▸ **AIM**: All entries must be extracted exactly, with nothing added or dropped.

(Data extracted from a collection)
* * * * * * * * *

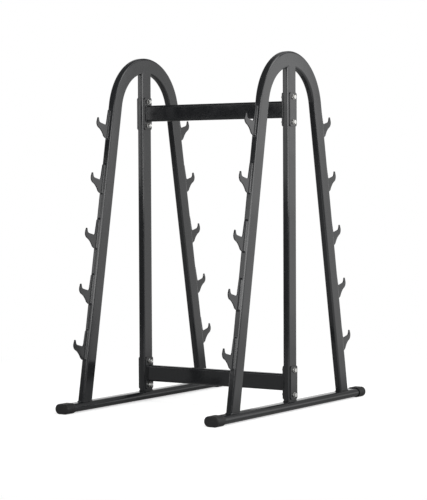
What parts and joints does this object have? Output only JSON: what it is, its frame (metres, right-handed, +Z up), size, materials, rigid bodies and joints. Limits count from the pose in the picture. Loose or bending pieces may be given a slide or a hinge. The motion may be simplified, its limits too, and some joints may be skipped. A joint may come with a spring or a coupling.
{
  "type": "barbell storage rack",
  "caption": "Free-standing steel rack of two arched side frames joined by two crossbeams, with rows of open hooks up the legs that hold barbells lying across it.",
  "frame": {"origin": "on the floor, at the middle of the rack between the two side frames and between front and back", "axes": "+Z up, +X across from the left to the right side frame, +Y along the base tubes towards the back"},
  "size_m": [0.9206, 1.3666, 1.7055],
  "materials": {
    "powder_coat": "gloss black powder coat",
    "zinc_plate": "bright zinc plate",
    "rubber": "matt black rubber"
  },
  "bodies": {
    "root": {"left_base_tube": "powder_coat", "left_arch_tube": "powder_coat", "left_upright": "powder_coat", "left_front_boot": "rubber", "left_front_hook_1": "powder_coat", "left_front_hook_2": "powder_coat", "left_front_hook_3": "powder_coat", "left_front_hook_4": "powder_coat", "left_front_hook_5": "powder_coat", "left_back_boot": "rubber", "left_back_hook_1": "powder_coat", "left_back_hook_2": "powder_coat", "left_back_hook_3": "powder_coat", "left_back_hook_4": "powder_coat", "left_back_hook_5": "powder_coat", "left_lower_flange_plate": "powder_coat", "left_lower_backing_plate": "powder_coat", "left_lower_bolt_1": "zinc_plate", "left_lower_nut_1": "zinc_plate", "left_lower_bolt_2": "zinc_plate", "left_lower_nut_2": "zinc_plate", "left_upper_flange_plate": "powder_coat", "left_upper_backing_plate": "powder_coat", "left_upper_bolt_1": "zinc_plate", "left_upper_nut_1": "zinc_plate", "left_upper_bolt_2": "zinc_plate", "left_upper_nut_2": "zinc_plate", "right_base_tube": "powder_coat", "right_arch_tube": "powder_coat", "right_upright": "powder_coat", "right_front_boot": "rubber", "right_front_hook_1": "powder_coat", "right_front_hook_2": "powder_coat", "right_front_hook_3": "powder_coat", "right_front_hook_4": "powder_coat", "right_front_hook_5": "powder_coat", "right_back_boot": "rubber", "right_back_hook_1": "powder_coat", "right_back_hook_2": "powder_coat", "right_back_hook_3": "powder_coat", "right_back_hook_4": "powder_coat", "right_back_hook_5": "powder_coat", "right_lower_flange_plate": "powder_coat", "right_lower_backing_plate": "powder_coat", "right_lower_bolt_1": "zinc_plate", "right_lower_nut_1": "zinc_plate", "right_lower_bolt_2": "zinc_plate", "right_lower_nut_2": "zinc_plate", "right_upper_flange_plate": "powder_coat", "right_upper_backing_plate": "powder_coat", "right_upper_bolt_1": "zinc_plate", "right_upper_nut_1": "zinc_plate", "right_upper_bolt_2": "zinc_plate", "right_upper_nut_2": "zinc_plate", "lower_crossbeam": "powder_coat", "upper_crossbeam": "powder_coat"}
  },
  "joints": []
}
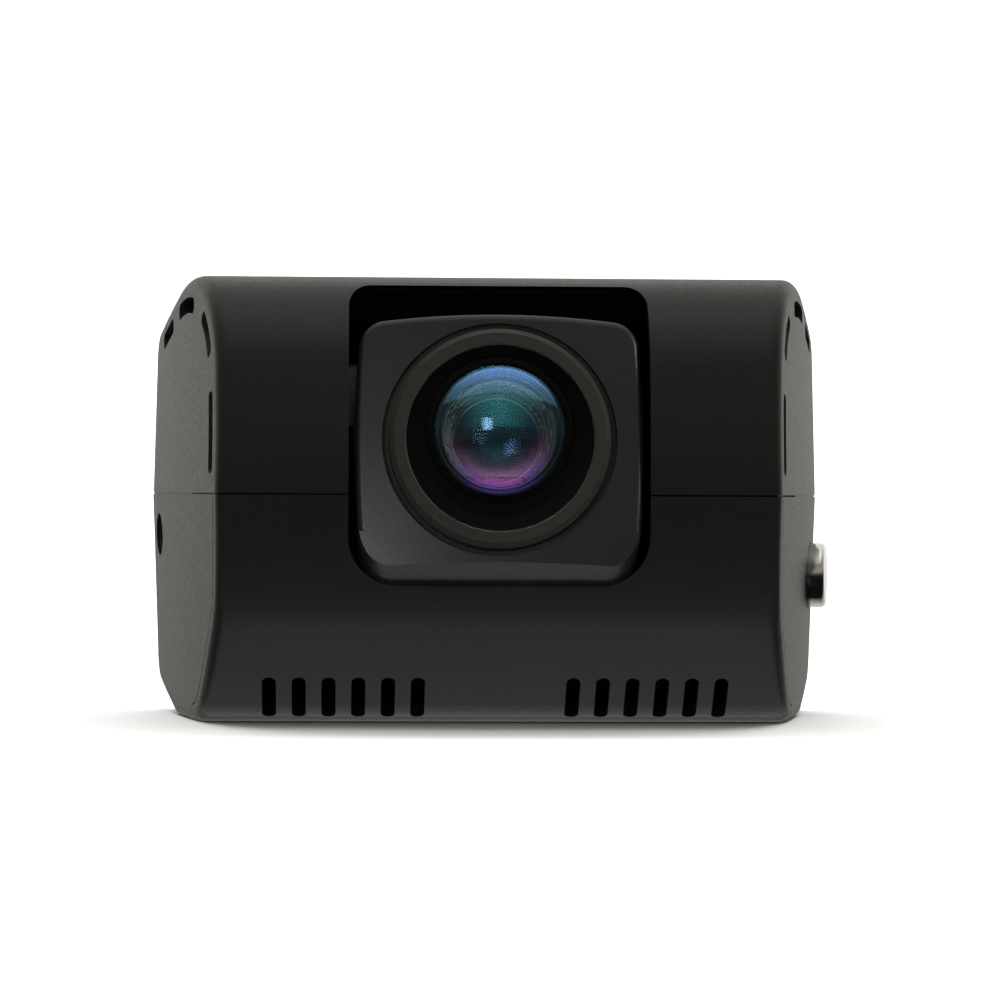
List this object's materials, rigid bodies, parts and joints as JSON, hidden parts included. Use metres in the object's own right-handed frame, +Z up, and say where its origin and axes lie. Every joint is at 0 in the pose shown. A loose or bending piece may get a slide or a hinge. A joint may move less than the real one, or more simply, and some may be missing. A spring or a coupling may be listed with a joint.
{
  "type": "dash camera",
  "caption": "Compact windscreen dash camera with a curved front, a tilting square lens block, a chrome power button, vents, a rear screen with keys and a top bracket rail.",
  "frame": {"origin": "on the flat strip of the base that the camera rests on, midway across and 3.1 mm behind its front edge", "axes": "+Z up, the lens faces -Y, +X to the right seen from the front"},
  "size_m": [0.0665, 0.0353, 0.0417],
  "materials": {
    "case_plastic": "fine matte texture",
    "rear_plastic": "fine matte texture",
    "lens_block_plastic": "satin",
    "ring_metal": "satin, dark anodised",
    "barrel_black": "matt black",
    "inner_black": "matt black",
    "coated_glass": "coated, polished",
    "filter_glass": "polished",
    "button_chrome": "polished",
    "key_plastic": "satin",
    "screen_glass": "polished",
    "display": "gloss",
    "board_green": "gloss",
    "chip_black": "matte",
    "sink_metal": "satin",
    "socket_metal": "brushed",
    "jack_plastic": "matte",
    "card_plastic": "matte",
    "battery_wrap": "satin foil",
    "rail_plastic": "matte",
    "screw_steel": "blackened",
    "washer_nylon": "matte",
    "light_guide": "gloss",
    "ribbon_film": "satin film"
  },
  "bodies": {
    "case": {"upper_housing": "case_plastic", "lower_housing": "case_plastic", "lower_front_cover": "case_plastic", "rear_cover": "rear_plastic", "recess_shroud": "inner_black", "lens_cradle": "inner_black", "speaker": "inner_black", "screen_window": "screen_glass", "lcd_module": "display", "main_board": "board_green", "board_chips": "chip_black", "key_switches": "chip_black", "power_switch": "chip_black", "microphone": "chip_black", "heat_sink": "sink_metal", "usb_socket": "socket_metal", "card_socket": "socket_metal", "av_jack": "jack_plastic", "battery": "battery_wrap", "bracket_rail": "rail_plastic", "case_screws": "screw_steel", "cradle_screws": "screw_steel", "board_screws": "screw_steel", "friction_washers": "washer_nylon", "status_light": "light_guide", "sensor_ribbon": "ribbon_film"},
    "lens_unit": {"lens_carriage": "lens_block_plastic", "pivot_pins": "screw_steel", "lens_trim_ring": "ring_metal", "lens_bezel": "barrel_black", "lens_barrel": "barrel_black", "lens_retainer": "barrel_black", "front_lens": "coated_glass", "second_lens": "coated_glass", "third_lens": "coated_glass", "rear_lens": "coated_glass", "lens_spacer": "barrel_black", "aperture_plate": "barrel_black", "lens_holder": "inner_black", "holder_screws": "screw_steel", "ir_filter": "filter_glass", "image_sensor": "chip_black", "sensor_board": "board_green"},
    "power_button": {"power_button": "button_chrome"},
    "memory_card": {"memory_card": "card_plastic"},
    "menu_button": {"menu_button": "key_plastic"},
    "up_button": {"up_button": "key_plastic"},
    "down_button": {"down_button": "key_plastic"},
    "ok_button": {"ok_button": "key_plastic"}
  },
  "joints": [
    {"name": "lens_tilt", "type": "hinge", "parent": "case", "child": "lens_unit", "pos_m": [0, -0.00566, 0.02498], "axis": [-1, 0, 0], "range_deg": [-8, 12], "deforming": ["sensor_ribbon"]},
    {"name": "power_press", "type": "slide", "parent": "case", "child": "power_button", "axis": [-0.9826, 0.1857, 0], "range_m": [0, 0.0004], "stiffness_N_per_m": 600, "springref_m": -0.0004},
    {"name": "card_slide", "type": "slide", "parent": "case", "child": "memory_card", "axis": [0, 0, 1], "range_m": [0, 0.016]},
    {"name": "menu_press", "type": "slide", "parent": "case", "child": "menu_button", "axis": [0, -1, 0], "range_m": [0, 0.0003], "stiffness_N_per_m": 500, "springref_m": -0.0003},
    {"name": "up_press", "type": "slide", "parent": "case", "child": "up_button", "axis": [0, -1, 0], "range_m": [0, 0.0003], "stiffness_N_per_m": 500, "springref_m": -0.0003},
    {"name": "down_press", "type": "slide", "parent": "case", "child": "down_button", "axis": [0, -1, 0], "range_m": [0, 0.0003], "stiffness_N_per_m": 500, "springref_m": -0.0003},
    {"name": "ok_press", "type": "slide", "parent": "case", "child": "ok_button", "axis": [0, -1, 0], "range_m": [0, 0.0003], "stiffness_N_per_m": 500, "springref_m": -0.0003}
  ]
}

* * * * * * * * *

▸ **FINAL RESULT**:
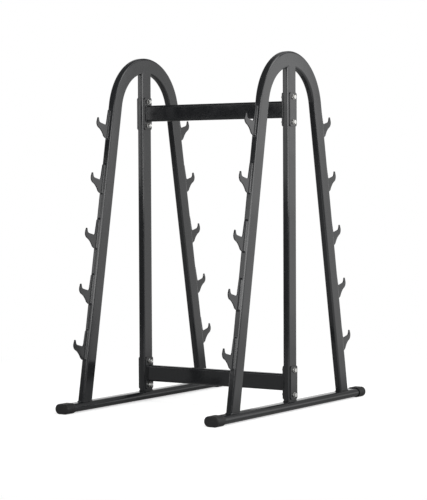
What parts and joints does this object have? Output only JSON: what it is, its frame (metres, right-handed, +Z up), size, materials, rigid bodies and joints. Limits count from the pose in the picture. Loose or bending pieces may be given a slide or a hinge. The motion may be simplified, its limits too, and some joints may be skipped. A joint may come with a spring or a coupling.
{
  "type": "barbell storage rack",
  "caption": "Free-standing steel rack of two arched side frames joined by two crossbeams, with rows of open hooks up the legs that hold barbells lying across it.",
  "frame": {"origin": "on the floor, at the middle of the rack between the two side frames and between front and back", "axes": "+Z up, +X across from the left to the right side frame, +Y along the base tubes towards the back"},
  "size_m": [0.9206, 1.3666, 1.7055],
  "materials": {
    "powder_coat": "gloss black powder coat",
    "zinc_plate": "bright zinc plate",
    "rubber": "matt black rubber"
  },
  "bodies": {
    "root": {"left_base_tube": "powder_coat", "left_arch_tube": "powder_coat", "left_upright": "powder_coat", "left_front_boot": "rubber", "left_front_hook_1": "powder_coat", "left_front_hook_2": "powder_coat", "left_front_hook_3": "powder_coat", "left_front_hook_4": "powder_coat", "left_front_hook_5": "powder_coat", "left_back_boot": "rubber", "left_back_hook_1": "powder_coat", "left_back_hook_2": "powder_coat", "left_back_hook_3": "powder_coat", "left_back_hook_4": "powder_coat", "left_back_hook_5": "powder_coat", "left_lower_flange_plate": "powder_coat", "left_lower_backing_plate": "powder_coat", "left_lower_bolt_1": "zinc_plate", "left_lower_nut_1": "zinc_plate", "left_lower_bolt_2": "zinc_plate", "left_lower_nut_2": "zinc_plate", "left_upper_flange_plate": "powder_coat", "left_upper_backing_plate": "powder_coat", "left_upper_bolt_1": "zinc_plate", "left_upper_nut_1": "zinc_plate", "left_upper_bolt_2": "zinc_plate", "left_upper_nut_2": "zinc_plate", "right_base_tube": "powder_coat", "right_arch_tube": "powder_coat", "right_upright": "powder_coat", "right_front_boot": "rubber", "right_front_hook_1": "powder_coat", "right_front_hook_2": "powder_coat", "right_front_hook_3": "powder_coat", "right_front_hook_4": "powder_coat", "right_front_hook_5": "powder_coat", "right_back_boot": "rubber", "right_back_hook_1": "powder_coat", "right_back_hook_2": "powder_coat", "right_back_hook_3": "powder_coat", "right_back_hook_4": "powder_coat", "right_back_hook_5": "powder_coat", "right_lower_flange_plate": "powder_coat", "right_lower_backing_plate": "powder_coat", "right_lower_bolt_1": "zinc_plate", "right_lower_nut_1": "zinc_plate", "right_lower_bolt_2": "zinc_plate", "right_lower_nut_2": "zinc_plate", "right_upper_flange_plate": "powder_coat", "right_upper_backing_plate": "powder_coat", "right_upper_bolt_1": "zinc_plate", "right_upper_nut_1": "zinc_plate", "right_upper_bolt_2": "zinc_plate", "right_upper_nut_2": "zinc_plate", "lower_crossbeam": "powder_coat", "upper_crossbeam": "powder_coat"}
  },
  "joints": []
}
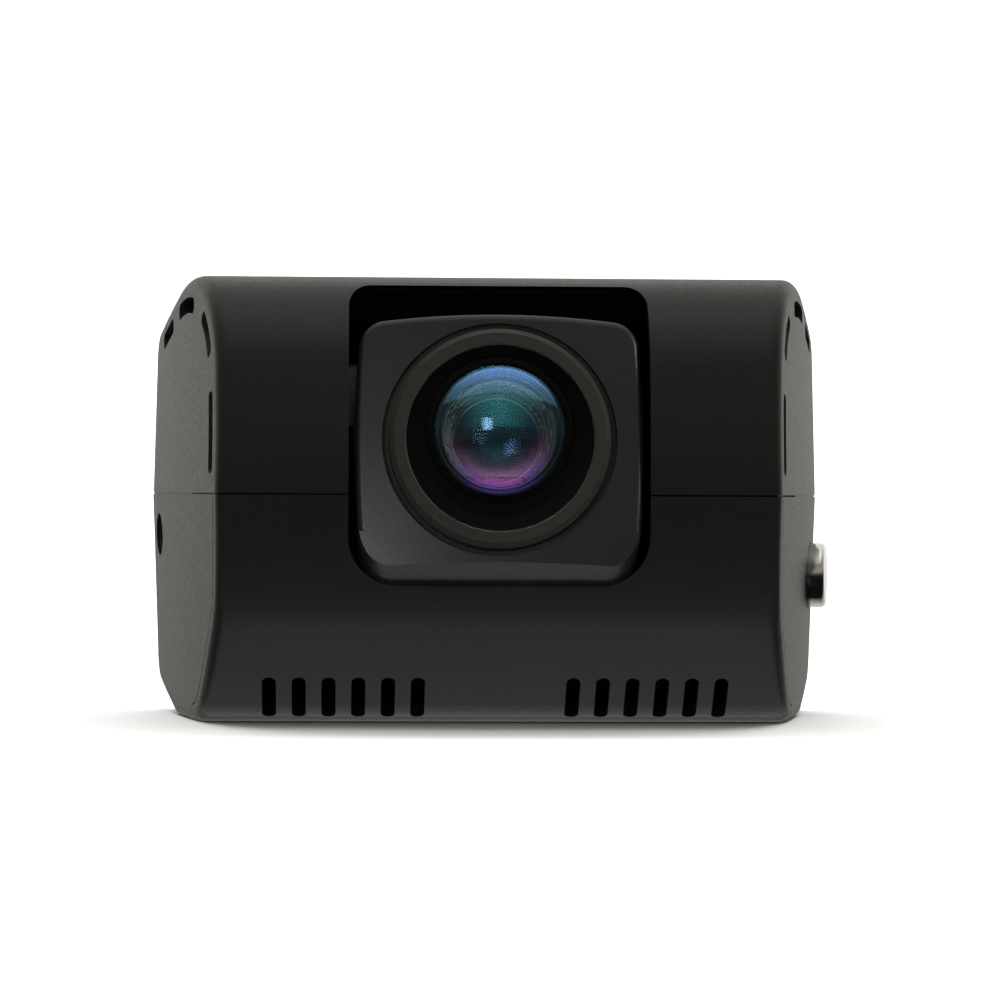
List this object's materials, rigid bodies, parts and joints as JSON, hidden parts included. Use metres in the object's own right-handed frame, +Z up, and say where its origin and axes lie. Every joint is at 0 in the pose shown. A loose or bending piece may get a slide or a hinge. A joint may move less than the real one, or more simply, and some may be missing. A spring or a coupling may be listed with a joint.
{
  "type": "dash camera",
  "caption": "Compact windscreen dash camera with a curved front, a tilting square lens block, a chrome power button, vents, a rear screen with keys and a top bracket rail.",
  "frame": {"origin": "on the flat strip of the base that the camera rests on, midway across and 3.1 mm behind its front edge", "axes": "+Z up, the lens faces -Y, +X to the right seen from the front"},
  "size_m": [0.0665, 0.0353, 0.0417],
  "materials": {
    "case_plastic": "fine matte texture",
    "rear_plastic": "fine matte texture",
    "lens_block_plastic": "satin",
    "ring_metal": "satin, dark anodised",
    "barrel_black": "matt black",
    "inner_black": "matt black",
    "coated_glass": "coated, polished",
    "filter_glass": "polished",
    "button_chrome": "polished",
    "key_plastic": "satin",
    "screen_glass": "polished",
    "display": "gloss",
    "board_green": "gloss",
    "chip_black": "matte",
    "sink_metal": "satin",
    "socket_metal": "brushed",
    "jack_plastic": "matte",
    "card_plastic": "matte",
    "battery_wrap": "satin foil",
    "rail_plastic": "matte",
    "screw_steel": "blackened",
    "washer_nylon": "matte",
    "light_guide": "gloss",
    "ribbon_film": "satin film"
  },
  "bodies": {
    "case": {"upper_housing": "case_plastic", "lower_housing": "case_plastic", "lower_front_cover": "case_plastic", "rear_cover": "rear_plastic", "recess_shroud": "inner_black", "lens_cradle": "inner_black", "speaker": "inner_black", "screen_window": "screen_glass", "lcd_module": "display", "main_board": "board_green", "board_chips": "chip_black", "key_switches": "chip_black", "power_switch": "chip_black", "microphone": "chip_black", "heat_sink": "sink_metal", "usb_socket": "socket_metal", "card_socket": "socket_metal", "av_jack": "jack_plastic", "battery": "battery_wrap", "bracket_rail": "rail_plastic", "case_screws": "screw_steel", "cradle_screws": "screw_steel", "board_screws": "screw_steel", "friction_washers": "washer_nylon", "status_light": "light_guide", "sensor_ribbon": "ribbon_film"},
    "lens_unit": {"lens_carriage": "lens_block_plastic", "pivot_pins": "screw_steel", "lens_trim_ring": "ring_metal", "lens_bezel": "barrel_black", "lens_barrel": "barrel_black", "lens_retainer": "barrel_black", "front_lens": "coated_glass", "second_lens": "coated_glass", "third_lens": "coated_glass", "rear_lens": "coated_glass", "lens_spacer": "barrel_black", "aperture_plate": "barrel_black", "lens_holder": "inner_black", "holder_screws": "screw_steel", "ir_filter": "filter_glass", "image_sensor": "chip_black", "sensor_board": "board_green"},
    "power_button": {"power_button": "button_chrome"},
    "memory_card": {"memory_card": "card_plastic"},
    "menu_button": {"menu_button": "key_plastic"},
    "up_button": {"up_button": "key_plastic"},
    "down_button": {"down_button": "key_plastic"},
    "ok_button": {"ok_button": "key_plastic"}
  },
  "joints": [
    {"name": "lens_tilt", "type": "hinge", "parent": "case", "child": "lens_unit", "pos_m": [0, -0.00566, 0.02498], "axis": [-1, 0, 0], "range_deg": [-8, 12], "deforming": ["sensor_ribbon"]},
    {"name": "power_press", "type": "slide", "parent": "case", "child": "power_button", "axis": [-0.9826, 0.1857, 0], "range_m": [0, 0.0004], "stiffness_N_per_m": 600, "springref_m": -0.0004},
    {"name": "card_slide", "type": "slide", "parent": "case", "child": "memory_card", "axis": [0, 0, 1], "range_m": [0, 0.016]},
    {"name": "menu_press", "type": "slide", "parent": "case", "child": "menu_button", "axis": [0, -1, 0], "range_m": [0, 0.0003], "stiffness_N_per_m": 500, "springref_m": -0.0003},
    {"name": "up_press", "type": "slide", "parent": "case", "child": "up_button", "axis": [0, -1, 0], "range_m": [0, 0.0003], "stiffness_N_per_m": 500, "springref_m": -0.0003},
    {"name": "down_press", "type": "slide", "parent": "case", "child": "down_button", "axis": [0, -1, 0], "range_m": [0, 0.0003], "stiffness_N_per_m": 500, "springref_m": -0.0003},
    {"name": "ok_press", "type": "slide", "parent": "case", "child": "ok_button", "axis": [0, -1, 0], "range_m": [0, 0.0003], "stiffness_N_per_m": 500, "springref_m": -0.0003}
  ]
}